What to produce:
From the listing that follows, extract every line and set it down unaltered.
= = = = = = =
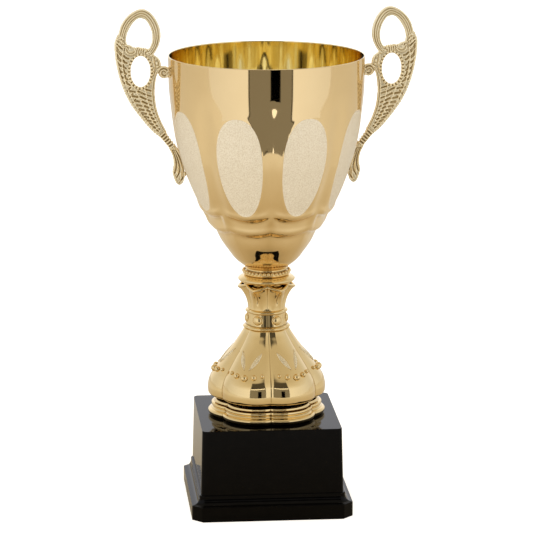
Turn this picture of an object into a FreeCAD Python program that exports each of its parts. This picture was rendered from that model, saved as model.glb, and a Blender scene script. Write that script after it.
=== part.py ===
"""Two-handled cup trophy: pressed cup, cast handles, lobed riser and weighted square plinth.

Millimetres. +Z up, the origin is the centre of the plinth's underside, the front faces -Y
and the handles point along +X and -X. Everything is clamped on one threaded rod.
"""
import FreeCAD, Part
import math
import os

import Sketcher

Vector = FreeCAD.Vector
Placement = FreeCAD.Placement
Rotation = FreeCAD.Rotation

SIZES = {
    # plinth
    "flange_half": 66.0, "flange_height": 12.4, "flange_cut": 8.5,
    "cavetto_half": 59.9, "cavetto_top": 19.0, "cavetto_round": 6.6, "step_top": 20.6,
    "block_foot_half": 58.5, "block_half": 57.2, "block_top": 74.2, "block_corner": 4.0,
    "shell_wall": 3.0, "shell_roof": 4.0, "cover_thick": 2.0, "cover_half": 61.0,
    # clamping rod and what is threaded on it
    "rod_radius": 3.0, "rod_hole": 3.3, "rod_low": 2.8, "rod_high": 209.5, "thread_gap": 0.05,
    "hex_low": 3.4, "hex_across": 10.0, "hex_height": 5.0,
    "spring_height": 1.6, "spring_radius": 5.2, "spring_gap_angle": 348.0,
    "washer_height": 1.4, "washer_radius": 12.0,
    "weight_half": 50.0, "weight_height": 12.0, "spacer_radius": 7.0,
    # riser
    "lobe_share": 0.4, "valley_share": 0.9,
    "foot_radius": 48.3, "foot_step": 80.0, "foot_ring_radius": 45.6, "foot_ring_top": 85.4,
    "foot_neck_radius": 41.0, "foot_wall": 3.0, "foot_roof": 2.5,
    "bell_low": 91.0, "bell_lip_radius": 46.4, "bell_belly_low": 93.6, "bell_belly_radius": 48.6,
    "bell_belly": 98.0, "bell_belly_top_radius": 48.9, "bell_shoulder": 106.2, "bell_shoulder_radius": 46.4,
    "bell_slope": 114.5, "bell_slope_radius": 41.6, "bell_waist": 126.8, "bell_waist_radius": 32.4,
    "bell_neck": 137.0, "bell_neck_radius": 24.6, "bell_top": 147.0, "bell_top_radius": 18.8,
    "bell_wall": 3.0,
    "band_radius": 17.0, "band_top_radius": 15.2, "band_top": 163.5, "band_ring_radius": 19.0,
    "band_ring_tube": 1.5, "band_high_ring_radius": 16.8, "band_high_ring_tube": 1.3,
    "stud_radius": 3.5, "stud_reach": 17.9, "stud_height": 154.4,
    "petal_foot_radius": 15.9, "petal_waist": 169.4, "petal_waist_radius": 17.0,
    "petal_mid": 176.2, "petal_mid_radius": 20.4, "petal_top": 182.9, "petal_tip_radius": 24.1,
    "petal_wall": 2.0, "crown_post_radius": 11.0, "crown_top": 185.6,
    # collar
    "collar_radius": 23.5, "collar_ring_top": 192.3, "bead_row_radius": 18.2, "bead_row_top": 196.4,
    "bead_radius": 1.5, "collar_top_radius": 16.8, "collar_top": 199.0,
    # cup
    "cup_foot_radius": 17.4, "cup_wall": 1.2, "swag_low": 232.6, "swag_low_radius": 44.0,
    "swag_high": 247.7, "swag_high_radius": 52.6, "cup_belly": 295.0, "cup_belly_radius": 72.0,
    "cup_shoulder": 330.0, "cup_shoulder_radius": 78.0, "mouth_height": 374.0, "mouth_radius": 80.0,
    "cone_bulge": 100.0, "swag_bulge": 30.0, "belly_bulge": 128.0, "shoulder_bulge": 220.0,
    "rim_bulge": 480.0,
    # inside the cup
    "cushion_radius": 13.0, "cushion_height": 1.6, "cup_washer_radius": 11.0, "cup_washer_height": 1.6,
    "acorn_hex_height": 5.0, "acorn_dome": 4.6, "acorn_cap_gap": 0.3,
    # handles
    "handle_thick": 8.0, "ring_long": 12.4, "ring_short": 7.7, "ring_middle": 102.2,
    "ring_height": 361.7,
    "screw_high": 360.6, "screw_low": 277.0, "screw_low_tilt": 18.8, "screw_radius": 1.5,
    "screw_length": 7.0, "head_radius": 2.9, "head_height": 2.0, "pad_radius": 3.8,
    "pad_height": 0.8, "screw_clear": 0.2, "seat_gap": 0.15, "hole_depth": 8.0, "screw_tip_gap": 1.0,
    # how far a cutting tool runs past the face that it opens
    "overshoot": 1.0,
}

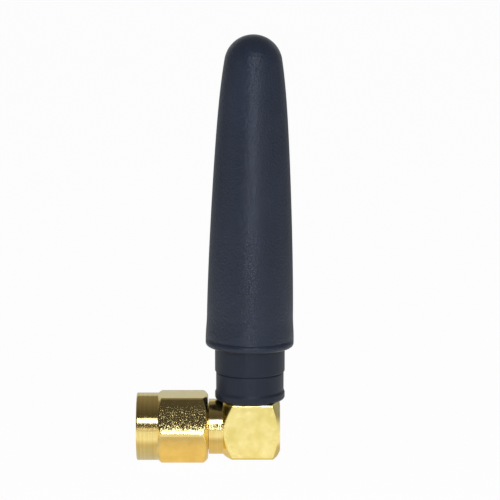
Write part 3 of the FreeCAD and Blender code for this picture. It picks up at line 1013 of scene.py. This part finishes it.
# Moulded silicone: brick red and matt.
silicone = moulded("red_silicone_moulded", "#8A2A1C", "#9A3222", 0.5, 0.1, 0.002)
# The metals inside, drawn, turned or cast and left bare: dull, with an uneven sheen.
bare_brass = plain_metal("brass_turned", "#C9A24B", 0.3, 0.1)
spring_metal = plain_metal("phosphor_bronze_drawn", "#B98A5A", 0.3, 0.08)
solder = plain_metal("tin_solder_cast", "#C2C2C4", 0.35, 0.2)

settle(make_sheath(), "antenna", ["sheath"], "sheath_rubber", rubber)
settle(make_collar(), "antenna", ["base_collar"], "collar_plastic", collar_plastic)
settle(make_elbow(), "antenna", ["elbow_body"], "gold_plate", block_gold, turned_gold)
settle(make_nut(), "nut", ["coupling_nut"], "gold_plate", turned_gold, milled_gold)
settle(make_shell(), "antenna", ["front_shell"], "gold_plate", turned_gold)
settle(make_pin(), "antenna", ["centre_pin"], "gold_plate", turned_gold)
settle(make_dielectric(), "antenna", ["front_insulator"], "insulator_plastic", white_polymer)
settle(make_gasket(), "antenna", ["gasket"], "gasket_rubber", silicone)
settle(make_cap(), "antenna", ["rear_cap"], "gold_plate", turned_gold)

dress("helix_coil", spring_metal)
dress("coil_stud", bare_brass)
dress("coil_solder", solder)
dress("riser_contact", bare_brass)
dress("mast_insulator", white_polymer)
dress("mast_ferrule", bare_brass)
dress("rear_insulator", white_polymer)
dress("contact_solder", solder)
dress("retaining_ring", spring_metal)

# A soft box above and a narrow strip close in front draw the gold's white streaks, and one lamp at the
# right its edge. The two fills light the pieces that aren't metal.
make_sweep().data.materials.append(paper())
make_world()
lamp("front_box", 7, 31, 500, 230, 125, 5.6, code="#E8EEFF")
lamp("front_strip", 2.2, 8, 110, 6, 60, 16.0, code="#D8E4FF")
lamp("right_strip", 84, 20, 450, 90, 400, 0.2)
lamp("left_fill", -65, 14, 600, 500, 280, 3.6, glossy=False)
lamp("right_fill", 38, 14, 600, 300, 280, 5.4, glossy=False)

view = bpy.context.scene.view_settings
view.view_transform = "Standard"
= = = = = = =
Written response:
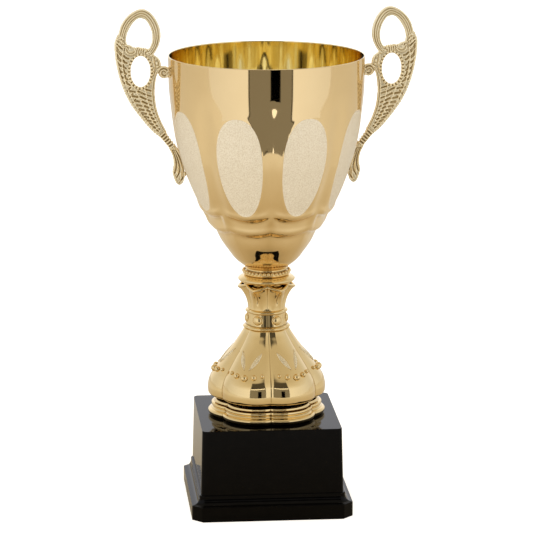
Turn this picture of an object into a FreeCAD Python program that exports each of its parts. This picture was rendered from that model, saved as model.glb, and a Blender scene script. Write that script after it.
=== part.py ===
"""Two-handled cup trophy: pressed cup, cast handles, lobed riser and weighted square plinth.

Millimetres. +Z up, the origin is the centre of the plinth's underside, the front faces -Y
and the handles point along +X and -X. Everything is clamped on one threaded rod.
"""
import FreeCAD, Part
import math
import os

import Sketcher

Vector = FreeCAD.Vector
Placement = FreeCAD.Placement
Rotation = FreeCAD.Rotation

SIZES = {
    # plinth
    "flange_half": 66.0, "flange_height": 12.4, "flange_cut": 8.5,
    "cavetto_half": 59.9, "cavetto_top": 19.0, "cavetto_round": 6.6, "step_top": 20.6,
    "block_foot_half": 58.5, "block_half": 57.2, "block_top": 74.2, "block_corner": 4.0,
    "shell_wall": 3.0, "shell_roof": 4.0, "cover_thick": 2.0, "cover_half": 61.0,
    # clamping rod and what is threaded on it
    "rod_radius": 3.0, "rod_hole": 3.3, "rod_low": 2.8, "rod_high": 209.5, "thread_gap": 0.05,
    "hex_low": 3.4, "hex_across": 10.0, "hex_height": 5.0,
    "spring_height": 1.6, "spring_radius": 5.2, "spring_gap_angle": 348.0,
    "washer_height": 1.4, "washer_radius": 12.0,
    "weight_half": 50.0, "weight_height": 12.0, "spacer_radius": 7.0,
    # riser
    "lobe_share": 0.4, "valley_share": 0.9,
    "foot_radius": 48.3, "foot_step": 80.0, "foot_ring_radius": 45.6, "foot_ring_top": 85.4,
    "foot_neck_radius": 41.0, "foot_wall": 3.0, "foot_roof": 2.5,
    "bell_low": 91.0, "bell_lip_radius": 46.4, "bell_belly_low": 93.6, "bell_belly_radius": 48.6,
    "bell_belly": 98.0, "bell_belly_top_radius": 48.9, "bell_shoulder": 106.2, "bell_shoulder_radius": 46.4,
    "bell_slope": 114.5, "bell_slope_radius": 41.6, "bell_waist": 126.8, "bell_waist_radius": 32.4,
    "bell_neck": 137.0, "bell_neck_radius": 24.6, "bell_top": 147.0, "bell_top_radius": 18.8,
    "bell_wall": 3.0,
    "band_radius": 17.0, "band_top_radius": 15.2, "band_top": 163.5, "band_ring_radius": 19.0,
    "band_ring_tube": 1.5, "band_high_ring_radius": 16.8, "band_high_ring_tube": 1.3,
    "stud_radius": 3.5, "stud_reach": 17.9, "stud_height": 154.4,
    "petal_foot_radius": 15.9, "petal_waist": 169.4, "petal_waist_radius": 17.0,
    "petal_mid": 176.2, "petal_mid_radius": 20.4, "petal_top": 182.9, "petal_tip_radius": 24.1,
    "petal_wall": 2.0, "crown_post_radius": 11.0, "crown_top": 185.6,
    # collar
    "collar_radius": 23.5, "collar_ring_top": 192.3, "bead_row_radius": 18.2, "bead_row_top": 196.4,
    "bead_radius": 1.5, "collar_top_radius": 16.8, "collar_top": 199.0,
    # cup
    "cup_foot_radius": 17.4, "cup_wall": 1.2, "swag_low": 232.6, "swag_low_radius": 44.0,
    "swag_high": 247.7, "swag_high_radius": 52.6, "cup_belly": 295.0, "cup_belly_radius": 72.0,
    "cup_shoulder": 330.0, "cup_shoulder_radius": 78.0, "mouth_height": 374.0, "mouth_radius": 80.0,
    "cone_bulge": 100.0, "swag_bulge": 30.0, "belly_bulge": 128.0, "shoulder_bulge": 220.0,
    "rim_bulge": 480.0,
    # inside the cup
    "cushion_radius": 13.0, "cushion_height": 1.6, "cup_washer_radius": 11.0, "cup_washer_height": 1.6,
    "acorn_hex_height": 5.0, "acorn_dome": 4.6, "acorn_cap_gap": 0.3,
    # handles
    "handle_thick": 8.0, "ring_long": 12.4, "ring_short": 7.7, "ring_middle": 102.2,
    "ring_height": 361.7,
    "screw_high": 360.6, "screw_low": 277.0, "screw_low_tilt": 18.8, "screw_radius": 1.5,
    "screw_length": 7.0, "head_radius": 2.9, "head_height": 2.0, "pad_radius": 3.8,
    "pad_height": 0.8, "screw_clear": 0.2, "seat_gap": 0.15, "hole_depth": 8.0, "screw_tip_gap": 1.0,
    # how far a cutting tool runs past the face that it opens
    "overshoot": 1.0,
}

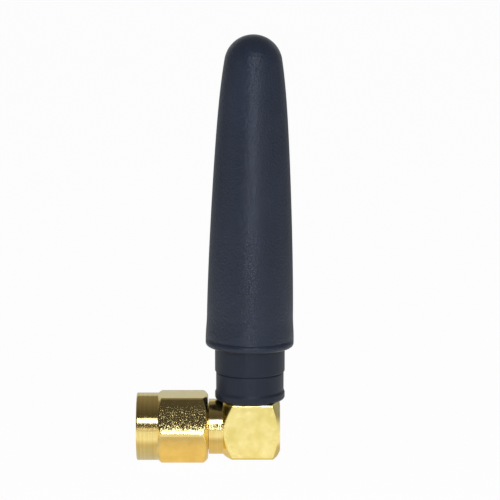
Write part 3 of the FreeCAD and Blender code for this picture. It picks up at line 1013 of scene.py. This part finishes it.
# Moulded silicone: brick red and matt.
silicone = moulded("red_silicone_moulded", "#8A2A1C", "#9A3222", 0.5, 0.1, 0.002)
# The metals inside, drawn, turned or cast and left bare: dull, with an uneven sheen.
bare_brass = plain_metal("brass_turned", "#C9A24B", 0.3, 0.1)
spring_metal = plain_metal("phosphor_bronze_drawn", "#B98A5A", 0.3, 0.08)
solder = plain_metal("tin_solder_cast", "#C2C2C4", 0.35, 0.2)

settle(make_sheath(), "antenna", ["sheath"], "sheath_rubber", rubber)
settle(make_collar(), "antenna", ["base_collar"], "collar_plastic", collar_plastic)
settle(make_elbow(), "antenna", ["elbow_body"], "gold_plate", block_gold, turned_gold)
settle(make_nut(), "nut", ["coupling_nut"], "gold_plate", turned_gold, milled_gold)
settle(make_shell(), "antenna", ["front_shell"], "gold_plate", turned_gold)
settle(make_pin(), "antenna", ["centre_pin"], "gold_plate", turned_gold)
settle(make_dielectric(), "antenna", ["front_insulator"], "insulator_plastic", white_polymer)
settle(make_gasket(), "antenna", ["gasket"], "gasket_rubber", silicone)
settle(make_cap(), "antenna", ["rear_cap"], "gold_plate", turned_gold)

dress("helix_coil", spring_metal)
dress("coil_stud", bare_brass)
dress("coil_solder", solder)
dress("riser_contact", bare_brass)
dress("mast_insulator", white_polymer)
dress("mast_ferrule", bare_brass)
dress("rear_insulator", white_polymer)
dress("contact_solder", solder)
dress("retaining_ring", spring_metal)

# A soft box above and a narrow strip close in front draw the gold's white streaks, and one lamp at the
# right its edge. The two fills light the pieces that aren't metal.
make_sweep().data.materials.append(paper())
make_world()
lamp("front_box", 7, 31, 500, 230, 125, 5.6, code="#E8EEFF")
lamp("front_strip", 2.2, 8, 110, 6, 60, 16.0, code="#D8E4FF")
lamp("right_strip", 84, 20, 450, 90, 400, 0.2)
lamp("left_fill", -65, 14, 600, 500, 280, 3.6, glossy=False)
lamp("right_fill", 38, 14, 600, 300, 280, 5.4, glossy=False)

view = bpy.context.scene.view_settings
view.view_transform = "Standard"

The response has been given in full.